The Goodyear Block, also known as the Arbeiter Block, is a commercial building located at 138 E. Main Street in Manchester, Michigan, US. It was listed on the National Register of Historic Places in 1993.

== History ==

The Goodyear Block was built in 1867 by Chauncey Walbridge for Henry Goodyear. The two first-floor retail spaces were let out a hardware store operated by Miller & Webb, and a dry goods store operated by the Wastell Brothers. The offices on the second floor were let out to numerous businesses, including the Manchester Enterprise newspaper. The third-floor auditorium of the building was used for dances, plays, commencements, and concerts, all of which contributed to making downtown Manchester the social center of the area. Goodyear, however, fell on hard times, lost control of his building, and moved to Nebraska. In 1894, Goodyear's creditors sold the building to the Arbeiter Society (or "Arbeiter Verein"), a German club. They ran it for 50 years; the hall was used as a classroom in the 1930s. The building was later used by the American Legion, and eventually abandoned. In 1977, it became the home of the Black Sheep Repertory Theater. The building was rehabilitated in 1990, and the top floors turned into apartments.

==Description==

The Goodyear Block is a rectangular three-story Italianate commercial building constructed of red brick on a fieldstone foundation.

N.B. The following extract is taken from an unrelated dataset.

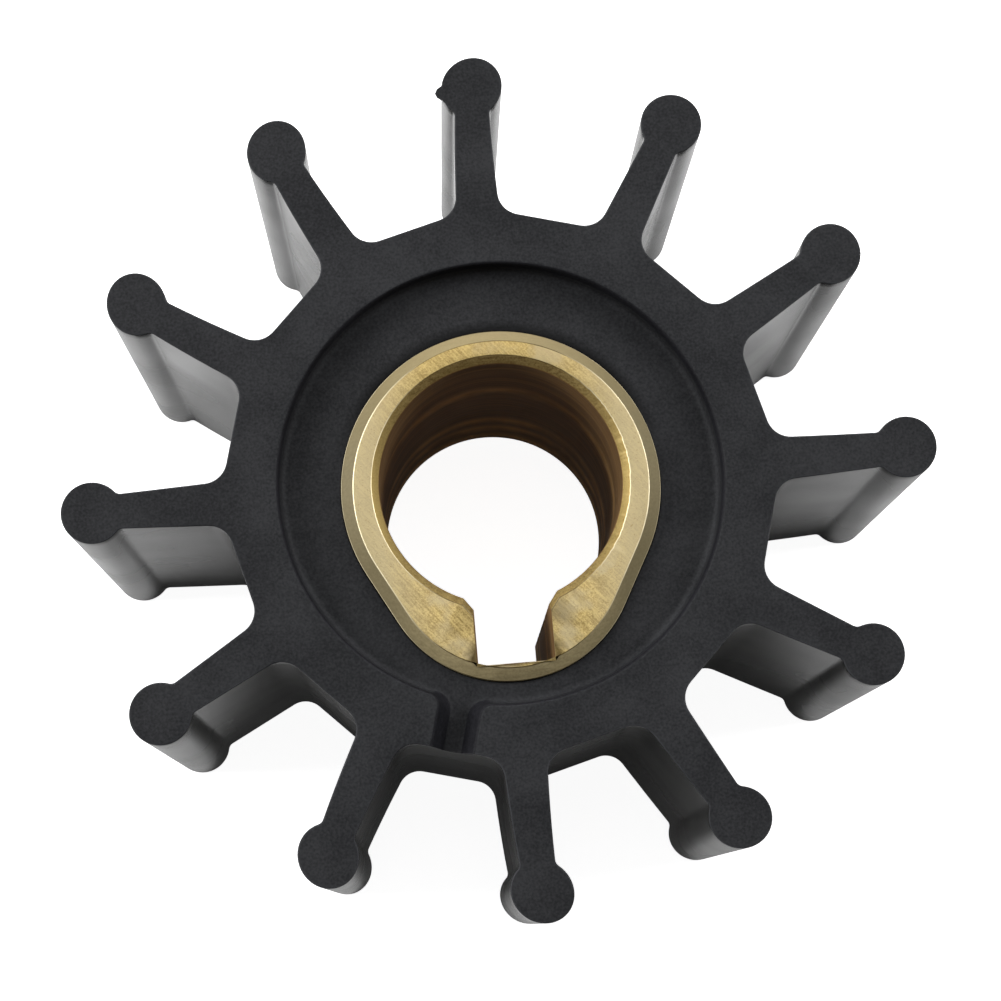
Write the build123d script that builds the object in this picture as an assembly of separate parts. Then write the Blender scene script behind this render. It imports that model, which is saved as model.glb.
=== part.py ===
from build123d import *
import math
import os

# Flexible-vane impeller for a raw-water pump, in millimetres.
# Frame: +Z along the shaft axis towards the front face, origin on that axis at
# the back face, so the impeller lies flat on its back. The keyway points to -Y,
# in line with one vane.

# --- rubber body -----------------------------------------------------------
vane_count = 12
overall_d = 57.15            # across the vane tips
body_width = 31.75           # along the shaft
rim_across_flats = 35.5      # rim that carries the vanes, with a flat in each gap
tip_bead_d = 4.05            # round sealing bead on each vane tip
vane_root_thick = 2.9        # vane thickness where it leaves the rim
vane_tip_thick = 2.15        # vane thickness at the centre of the bead
vane_root_fillet = 1.6       # flex fillet between vane and rim
bead_neck_fillet = 0.5       # fillet between vane and bead

# --- stepped recess in both faces, and the relief channel of the front -----
recess_d = 29.0              # mouth diameter at the face
recess_depth = 1.6
recess_draft = 14.0          # degrees, for the moulding core to draw
channel_mouth = 2.7          # relief channel, across its top at the face
channel_floor = 0.6          # across its floor, level with the recess floor
channel_corner_r = 0.8       # where the channel's flanks turn into the recess wall
lip_r = 0.25                 # rounded lip along recess and channel

# --- brass insert ----------------------------------------------------------
bore_d = 15.88               # for a five-eighths inch shaft
keyway_width = 4.9
keyway_floor = 11.8          # from the shaft axis to the keyway floor
nose_wall = 1.15             # wall left outside the keyway floor
nose_r = 8.4                 # outer radius of the nose over the keyway
round_d = 20.9               # outer diameter of the round part
round_shift = 0.25           # the round part sits this far off the axis, to the key
front_inset = 0.5            # insert face below the body's front face
back_inset = 2.6             # insert end above the body's back face
front_bevel = 0.8            # outer bevel on the front end
back_bevel = 0.4             # outer bevel on the back end
bore_chamfer = 0.5           # both ends of the bore

# --- derived ---------------------------------------------------------------
tip_circle_r = (overall_d - tip_bead_d) / 2
rim_r = rim_across_flats / 2
recess_r = recess_d / 2
bore_r = bore_d / 2
vane_pitch = 360.0 / vane_count
vane_taper = (vane_root_thick - vane_tip_thick) / 2 / (tip_circle_r - rim_r)
insert_length = body_width - front_inset - back_inset
insert_front = back_inset + insert_length
nose_tip = keyway_floor + nose_wall
nose_centre = nose_tip - nose_r
# The channel runs out along the middle of the gap beside the keyway's vane.
channel_angle = -90.0 - vane_pitch / 2
# Cutters start and end this far outside the rubber that they cut.
overrun = 1.0
# Slack for picking an edge or a corner by its place.
pick = 0.02


def vane_half(distance):
    """Half of the vane's thickness at one distance from the shaft axis."""
    return vane_tip_thick / 2 + vane_taper * (tip_circle_r - distance)


def vane_blank():
    """One tapered vane along +X with its round tip bead, as a plan face."""
    plate = Polygon(
        (0, -vane_half(0)),
        (tip_circle_r, -vane_half(tip_circle_r)),
        (tip_circle_r, vane_half(tip_circle_r)),
        (0, vane_half(0)),
        align=None,
    )
    return plate + Pos(tip_circle_r, 0) * Circle(tip_bead_d / 2)


def root_distance():
    """Distance from the shaft axis to the corner between a vane side and a rim flat."""
    lean = math.radians(vane_pitch / 2)
    # The flat is x * cos(lean) + y * sin(lean) = rim_r, and the side line is
    # y = vane_half(x), which falls by vane_taper for each step of x.
    along = (rim_r - vane_half(0) * math.sin(lean)) / (math.cos(lean) - vane_taper * math.sin(lean))
    return math.hypot(along, vane_half(along))


def neck_distance():
    """Distance from the shaft axis to the corner between a vane side and its bead."""
    half = vane_tip_thick / 2
    bead_r = tip_bead_d / 2
    # The side line is half + vane_taper * u, where u runs inward from the bead
    # centre, and the corner is where it meets the bead's circle.
    a = 1 + vane_taper**2
    b = 2 * half * vane_taper
    c = half**2 - bead_r**2
    u = (-b + math.sqrt(b**2 - 4 * a * c)) / (2 * a)
    return math.hypot(tip_circle_r - u, vane_half(tip_circle_r - u))


def corners_at(plan, distance):
    """Corners of a plan face that lie at one distance from the shaft axis."""
    return plan.vertices().filter_by(lambda v: abs(math.hypot(v.X, v.Y) - distance) < pick)


def body_plan():
    """Plan of the body: many-sided rim, patterned vanes, root fillets and bead necks."""
    plan = RegularPolygon(rim_r, vane_count, major_radius=False)
    for index in range(vane_count):
        plan += Rot(0, 0, index * vane_pitch) * vane_blank()
    plan = fillet(corners_at(plan, root_distance()), vane_root_fillet)
    return fillet(corners_at(plan, neck_distance()), bead_neck_fillet)


def recess_core():
    """Drafted core of one recess: its mouth at z = 0, its floor below."""
    flare = math.tan(math.radians(recess_draft))
    profile = Polygon(
        (0, -recess_depth),
        (recess_r - recess_depth * flare, -recess_depth),
        (recess_r + overrun * flare, overrun),
        (0, overrun),
        align=None,
    )
    return revolve(Plane.XZ * profile, axis=Axis.Z)


def channel_core():
    """Core of the relief channel, a flared groove from the recess out past the rim."""
    flare = (channel_mouth - channel_floor) / 2 / recess_depth
    foot = channel_floor / 2
    top = channel_mouth / 2 + overrun * flare
    section = Polygon(
        (-top, overrun),
        (-foot, -recess_depth),
        (foot, -recess_depth),
        (top, overrun),
        align=None,
    )
    start = recess_r - channel_mouth
    length = rim_r + overrun - start
    groove = extrude(Plane.YZ.offset(start) * section, amount=length)
    return Rot(0, 0, channel_angle) * groove


def channel_corners(core):
    """The two edges of a core where the channel's flanks leave the recess wall."""
    low = -recess_depth + pick
    span = core.edges().filter_by(lambda e: e.bounding_box().min.Z < low)
    span = span.filter_by(lambda e: e.bounding_box().max.Z > overrun - pick)
    nearest = recess_r - channel_mouth / 2
    return span.filter_by(lambda e: nearest < plan_distance(e) < rim_r)


def plan_distance(edge):
    """Distance of an edge's middle from the shaft axis."""
    middle = edge.position_at(0.5)
    return math.hypot(middle.X, middle.Y)


def front_core():
    """Core of the front recess with the relief channel and its rounded corners."""
    core = recess_core() + channel_core()
    core = fillet(channel_corners(core), channel_corner_r)
    return Pos(0, 0, body_width) * core


def back_core():
    """Core of the back recess."""
    return mirror(recess_core(), about=Plane.XY)


def lips(body):
    """Edges where a recess or the channel opens in a face of the body."""
    inner = body.edges().filter_by(lambda e: plan_distance(e) < rim_r - pick)
    front = inner.filter_by(lambda e: e.bounding_box().min.Z > body_width - pick)
    back = inner.filter_by(lambda e: e.bounding_box().max.Z < pick)
    return front + back


def insert_outline():
    """Outer plan of the insert: a round part and a nose, joined by tangent flanks."""
    round_r = round_d / 2
    lean = math.asin((round_r - nose_r) / (nose_centre - round_shift))
    side = math.cos(lean)
    drop = math.sin(lean)
    flank_top = (round_r * side, -round_shift - round_r * drop)
    flank_end = (nose_r * side, -nose_centre - nose_r * drop)
    left_top = (-flank_top[0], flank_top[1])
    left_end = (-flank_end[0], flank_end[1])
    crown = (0, round_r - round_shift)
    outline = Curve() + [
        ThreePointArc(flank_top, crown, left_top),
        Line(left_top, left_end),
        ThreePointArc(left_end, (0, -nose_tip), flank_end),
        Line(flank_end, flank_top),
    ]
    return make_face(outline)


def insert_pocket():
    """The space that the insert takes in the rubber, run out into both recesses."""
    return extrude(insert_outline(), amount=body_width)


def insert_blank():
    """The insert without its bore and keyway, bevelled at both ends."""
    blank = Pos(0, 0, back_inset) * extrude(insert_outline(), amount=insert_length)
    blank = chamfer(blank.faces().sort_by(Axis.Z)[-1].edges(), front_bevel)
    return chamfer(blank.faces().sort_by(Axis.Z)[0].edges(), back_bevel)


def shaft_bore():
    """Cutter of the bore, chamfered at both ends of the insert."""
    mouth_r = bore_r + bore_chamfer
    profile = Polygon(
        (0, back_inset),
        (mouth_r, back_inset),
        (bore_r, back_inset + bore_chamfer),
        (bore_r, insert_front - bore_chamfer),
        (mouth_r, insert_front),
        (0, insert_front),
        align=None,
    )
    return revolve(Plane.XZ * profile, axis=Axis.Z)


def keyway():
    """Cutter of the broached keyway, from the shaft axis to its floor."""
    slot = Box(keyway_width, keyway_floor, body_width)
    return Pos(0, -keyway_floor / 2, body_width / 2) * slot


def impeller_body():
    """Moulded rubber: vanes on a rim, recessed in both faces, round the insert."""
    body = extrude(body_plan(), amount=body_width)
    body = body - front_core() - back_core()
    body = fillet(lips(body), lip_r)
    return body - insert_pocket()


def hub_insert():
    """Turned and broached brass insert that the rubber is bonded to."""
    return insert_blank() - shaft_bore() - keyway()


def main():
    """Build both pieces and write one STEP file for each."""
    os.makedirs("parts", exist_ok=True)
    export_step(impeller_body(), "parts/impeller_body.step")
    export_step(hub_insert(), "parts/hub_insert.step")


main()
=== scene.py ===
"""Looks of a flexible-vane pump impeller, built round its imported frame.

Two real pieces are dressed: the moulded rubber body with its beaded vanes, and the
turned and broached brass insert in its bore. Shapes are worked out in millimetres in
the frame of the CAD part (+Z along the shaft axis, back face on z = 0) and written to
the meshes in metres.
"""
import logging
import math
from collections.abc import Callable
from dataclasses import dataclass
from enum import Enum

import bmesh
import bpy
import numpy as np
from mathutils import Matrix, Vector


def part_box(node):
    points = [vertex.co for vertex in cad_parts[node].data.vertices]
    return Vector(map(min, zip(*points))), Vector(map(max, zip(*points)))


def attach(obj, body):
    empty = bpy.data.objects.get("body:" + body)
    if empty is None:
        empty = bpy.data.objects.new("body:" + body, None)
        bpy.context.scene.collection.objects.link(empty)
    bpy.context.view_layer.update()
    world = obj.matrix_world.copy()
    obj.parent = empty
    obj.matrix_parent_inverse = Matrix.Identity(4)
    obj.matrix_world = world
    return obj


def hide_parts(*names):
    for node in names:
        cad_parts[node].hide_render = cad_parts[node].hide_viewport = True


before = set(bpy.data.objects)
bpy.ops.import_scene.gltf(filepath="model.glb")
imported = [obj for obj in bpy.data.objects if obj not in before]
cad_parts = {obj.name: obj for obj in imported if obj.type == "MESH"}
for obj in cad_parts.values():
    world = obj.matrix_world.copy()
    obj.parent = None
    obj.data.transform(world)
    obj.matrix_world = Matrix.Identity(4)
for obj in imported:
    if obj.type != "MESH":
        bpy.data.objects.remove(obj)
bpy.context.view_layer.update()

MM = 0.001
LOG = logging.getLogger("impeller")
Pair = tuple[float, float]
Triple = tuple[float, float, float]
Piece = bpy.types.Object
Socket = bpy.types.NodeSocket
Vertices = list[bmesh.types.BMVert]


# --- names ---


class Node(Enum):
    """CAD nodes that the dressed pieces stand for."""

    BODY = "impeller_body"
    INSERT = "hub_insert"


class Slot(Enum):
    """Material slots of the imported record."""

    RUBBER = "rubber"
    BRASS = "brass"


class End(Enum):
    """The impeller's two ends, each with the way that it looks along the shaft axis."""

    FRONT = 1.0
    BACK = -1.0


# --- plan outlines and profiles ---


def unit(vector: np.ndarray) -> np.ndarray:
    """A vector, or each row of an array of them, at length one."""
    return vector / np.linalg.norm(vector, axis=-1, keepdims=True)


def polar(radius: float, angle: np.ndarray | float) -> np.ndarray:
    """Plan points at a radius and at angles in radians."""
    return radius * np.stack([np.cos(angle), np.sin(angle)], axis=-1)


def turned(points: np.ndarray, angle: float | np.ndarray) -> np.ndarray:
    """Turns plan points about the shaft axis.

    Args:
        points: The points, one row each.
        angle: The angle in radians, one for all points or one for each.

    Returns:
        The turned points.
    """
    c, s = np.cos(angle), np.sin(angle)
    x, y = points[:, 0], points[:, 1]
    return np.stack([x * c - y * s, x * s + y * c], axis=-1)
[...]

The building is seven bays wide, with the central bay enclosing a staircase to the upper floors and the surrounding two sets of three bays each containing a storefront. The first-floor facade has large display windows flanked by cast-iron columns; the appearance the first floor is the result of the 1990 restoration, but is similar to the original building construction. The front facade also features round headed windows capped with a keystone, and is surmounted by a wooden cornice. Inside, the first floor is commercial space, the second floor is office space, and the third floor is given over to the auditorium.